C'est pour graver la notion de DYANA, d'effort méditatif de persévérance que j'insiste sur la FUGITIVITE de l'instant de SATORI. Si le ZEN ouvre sur le SATORI, le Satori ne demeurera pas sans le ZEN. Mais il n'est peut-être --et c'est en ce sens que Douglas est un Maitre-- RIEN de semblable à sa Voie pour provoquer en nous ce DECLIC, cette OUVERTURE MENTALE qu'est un Satori, cette EXPLOSION née d'un VACILLEMENT de notre CONSCIENCE------------ELARGISSEMENT immédiat et concentrique, tel une pierre lancée sur une nappe d'eau étale. C'est à ce CHOC semblable à un coup sur la nuque avec le tranchant d'une main que veut nous faire parvenir Douglas par l'Expérience de ce Doigt qui pointe la place VIDE et SANS LIMITE, et qui fut celle qui lui fit réaliser son propre Satori, à partir de ce dessein de MACH. A cela, oui, on parvient en un CLIN d'OEIL; mais j'en ai dit le prix. La Maitre Zen provoque le Satori, mais l'Élève qui l'a entrevu sait aussitôt que ce n'est qu'une étape, et, reconnaissant, passe son chemin, sachant que c'est bien un Joyau inégalable que lui a donné son Maitre.
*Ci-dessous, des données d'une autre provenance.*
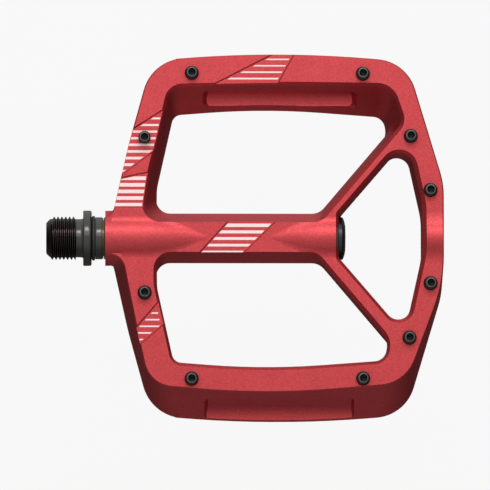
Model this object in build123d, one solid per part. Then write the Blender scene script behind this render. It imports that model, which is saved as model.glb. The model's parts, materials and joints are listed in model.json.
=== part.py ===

Si nombreux sont ceux qui ont fait des textes de Douglas leur "Livre d'Heures en ce monde", c'est qu'ils ont compris que DOUGLAS HARDING mettait la quintessence de l'Orient à la portée de l'homme d'Occident, désabusé et instable; en ce sens c'est autour de très rares êtres comme Douglas que se structurera la Spiritualité de cette Partie du Monde.